The LGPL then gives you permission to link in special ways (dynamic
linking, object files, and so on).  Thus, LGPL#10 says "you may not remove
the freedom to [dynamically link without providing source]".  The GPL
doesn't give this permission.

I believe that's the basic purpose of LGPL#3--to make it GPL-compatible.

(I'm considering the LGPL without #3 because you separated that case
below, so I'm assuming you were referring to the LGPL without it above.)

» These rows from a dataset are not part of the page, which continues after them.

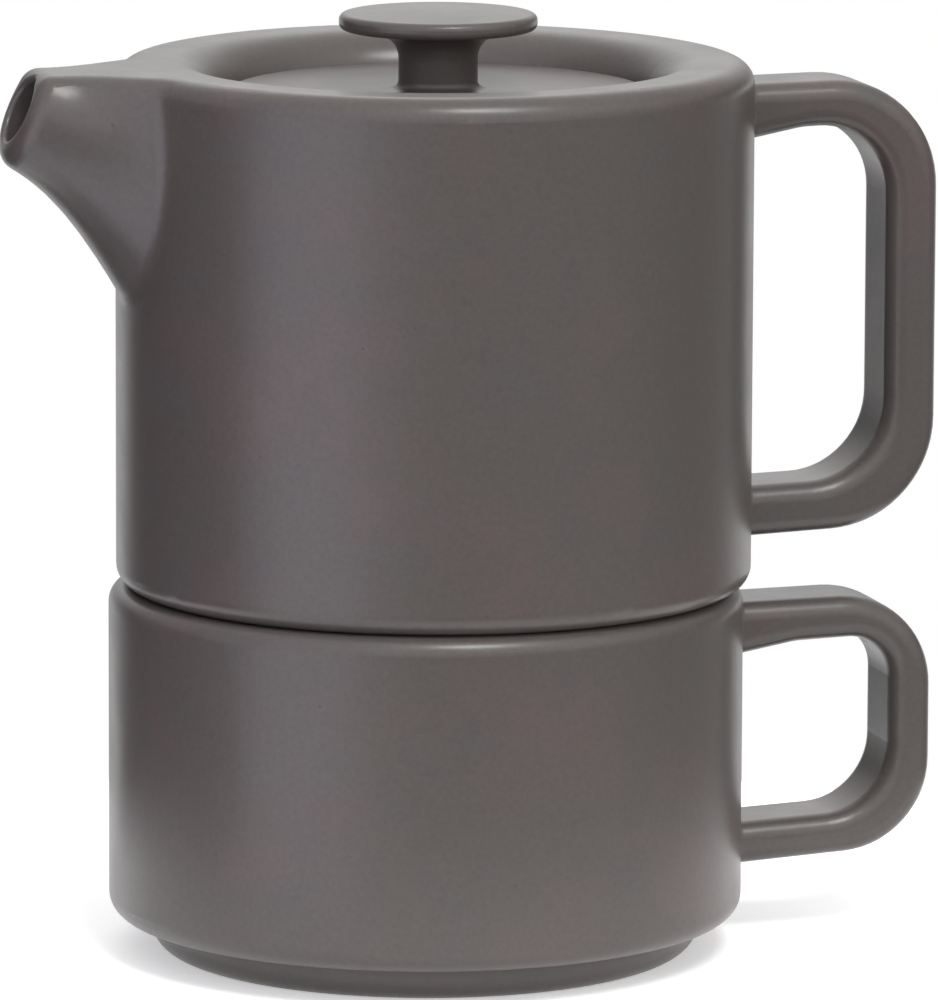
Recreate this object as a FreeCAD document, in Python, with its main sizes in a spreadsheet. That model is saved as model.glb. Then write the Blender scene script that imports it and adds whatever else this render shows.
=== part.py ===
import FreeCAD, Part
import math
import os
import Sketcher

# Stoneware tea for one: a cup, a teapot that stands in the cup's mouth, and the pot's recessed lid.
# Frame: origin at the middle of the cup's foot on the table, +Z up, handles towards +X and the
# spout towards -X. All lengths are millimetres, angles are degrees.

SIZES = {
    # walls shared by cup and pot
    "outer_radius": 52.3,
    "wall": 5.2,
    "floor_thickness": 5.0,
    "floor_round": 9.0,
    # the stepped foot, the same under cup and pot, so that either would fit a cup's mouth
    "foot_clearance": 1.8,
    "foot_height": 6.0,
    "foot_ring": 7.5,
    "foot_recess": 2.0,
    "foot_edge_round": 4.4,
    # cup
    "cup_height": 61.0,
    "cup_base_round": 3.5,
    "cup_rim_round": 3.0,
    "cup_lip_round": 1.2,
    # pot, measured from the cup's rim that carries it, and how far off the cup's axis it stands
    "pot_height": 86.7,
    "pot_shift": 1.3,
    "pot_base_round": 3.5,
    "pot_rim_round": 3.7,
    "pot_rim_width": 16.8,
    "pot_lip_round": 8.0,
    # lid and the gallery that carries it
    "lid_drop": 4.8,
    "lid_thickness": 4.5,
    "lid_clearance": 0.9,
    "lid_shift": 0.5,
    "lid_edge_round": 1.2,
    "seat_width": 3.7,
    "gallery_thickness": 4.0,
    "shoulder_thickness": 7.5,
    "shoulder_width": 5.0,
    "skirt_clearance": 1.0,
    "skirt_wall": 3.0,
    "skirt_depth": 9.0,
    "vent_diameter": 3.0,
    "vent_inset": 9.8,
    # knob
    "knob_radius": 16.25,
    "knob_height": 13.4,
    "knob_dome": 1.1,
    "knob_edge": 2.4,
    "knob_edge_round": 1.1,
    "knob_underside": 1.4,
    "stem_radius": 6.5,
    "stem_top_round": 4.0,
    "stem_base_round": 1.5,
    # handles
    "upper_rise": 0.5,
    "handle_width": 16.0,
    "handle_edge_round": 3.0,
    "handle_root_round": 1.2,
    "flare_depth": 2.2,
    "flare_round": 15.0,
    "cup_handle_drop": 4.8,
    "cup_handle_lift": 5.9,
    "cup_lower_rise": 2.0,
    "cup_bar_upper": 7.0,
    "cup_bar_lower": 7.0,
    "cup_bar_lower_end": 6.3,
    "cup_grip": 7.1,
    "cup_gap_depth": 26.3,
    "cup_round_upper": 15.5,
    "cup_round_lower": 15.5,
    "cup_gap_round_upper": 7.0,
    "cup_gap_round_lower": 11.5,
    "pot_handle_drop": 5.0,
    "pot_handle_lift": 6.2,
    "pot_lower_rise": 1.3,
    "pot_bar_upper": 7.4,
    "pot_bar_lower": 8.5,
    "pot_bar_lower_end": 7.9,
    "pot_grip": 8.6,
    "pot_gap_depth": 23.8,
    "pot_round_upper": 18.0,
    "pot_round_lower": 18.5,
    "pot_gap_round_upper": 11.5,
    "pot_gap_round_lower": 13.5,
    # spout, measured outwards from the pot's wall and down from its rim
    "spout_length": 17.5,
    "mouth_drop": 5.5,
    "mouth_tilt": 24.0,
    "mouth_half_width": 8.8,
    "mouth_half_height": 9.6,
    "mouth_round": 3.2,
    "bore_half_width": 5.2,
    "bore_half_height": 4.7,
    "lip_round": 0.7,
    "neck_set_back": 7.2,
    "neck_drop": 8.5,
    "neck_tilt": 13.0,
    "neck_half_width": 10.8,
    "neck_half_height": 12.0,
    "throat_drop": 12.0,
    "throat_half_width": 15.2,
    "throat_half_height": 26.2,
    "root_depth": 12.0,
    "root_drop": 15.1,
    "root_half_width": 22.0,
    "root_half_height": 39.5,
    "spout_joint_round": 4.5,
    "channel_drop": 19.3,
    "channel_half_width": 9.5,
    "channel_half_height": 14.6,
    "strainer_wall": 4.2,
    "strainer_drop": 22.6,
    "strainer_hole": 2.5,
    "strainer_pitch": 4.2,
}

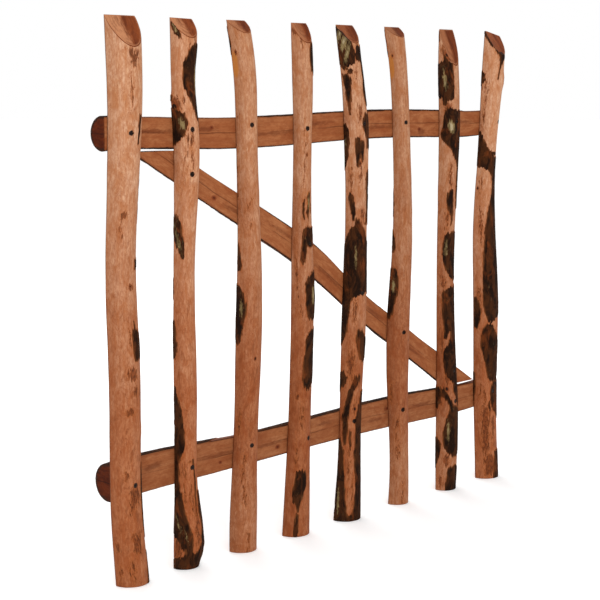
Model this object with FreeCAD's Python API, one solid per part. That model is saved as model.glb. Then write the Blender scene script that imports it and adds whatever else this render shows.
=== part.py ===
"""Rustic picket gate leaf: eight split hazel pickets screwed to two split rails and a diagonal brace.

Frame: +Z up, -Y is the front (the round side of the pickets), +X to the right as seen from the front.
The origin is at the middle of the leaf's footprint, on the ground under the pickets.
While it is being made, the leaf stands with the left end of its rails at X = 0 and with the joint face,
where the flat backs of the pickets meet the flat fronts of the rails, at Y = 0.
"""
import FreeCAD, Part
import math
import os

V = FreeCAD.Vector

# ---- driving dimensions, in millimetres ----------------------------------------------------------
LEAF_HEIGHT = 900.0            # pickets, from the ground to the upper edge of their cut tops
RAIL_LENGTH = 985.0            # both rails have the same length
BOTTOM_RAIL_HEIGHT = 174.0     # middle of the bottom rail above the ground
TOP_RAIL_DROP = 180.0          # middle of the top rail below the picket tops
FIRST_PICKET_INSET = 30.0      # left end of the rails to the middle of the first picket
LAST_PICKET_INSET = 10.0       # middle of the last picket to the right end of the rails

PICKET_PAST_MIDDLE = 2.0       # the saw passes this far behind the heart of a picket's log
RAIL_PAST_MIDDLE = 7.0         # and this far in front of the heart of a rail's log
BRACE_PAST_MIDDLE = 3.0        # or of the brace's
PICKET_THICKEN = 0.0           # added to the half width of every picket
RAIL_THICKEN = 0.6             # of the rails
BRACE_THICKEN = -0.3           # and of the brace

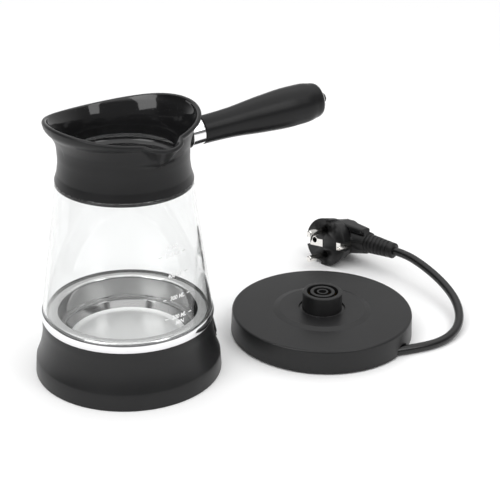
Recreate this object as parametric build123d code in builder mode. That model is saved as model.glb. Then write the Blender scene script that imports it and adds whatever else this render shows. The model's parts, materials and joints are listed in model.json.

> Thus, I believe that your "I can't produce" assertion can not always be
> the case.
> 
> That said, people licensing their code under the LGPL often also license
> it under the GPL so that people can drop the LGPL license if they wish.
> Thus, even if the LGPL were somehow incompatible with the GPL, there
> would still be examples of B where you wouldn't need further permissions
> to derive a work from A and B.

They always do so; if you don't give that permission, it's not the LGPL.
The requirement is built into the LGPL (#3), and LGPL#10 bolts it in
(with the "these permissions must be preserved" clause).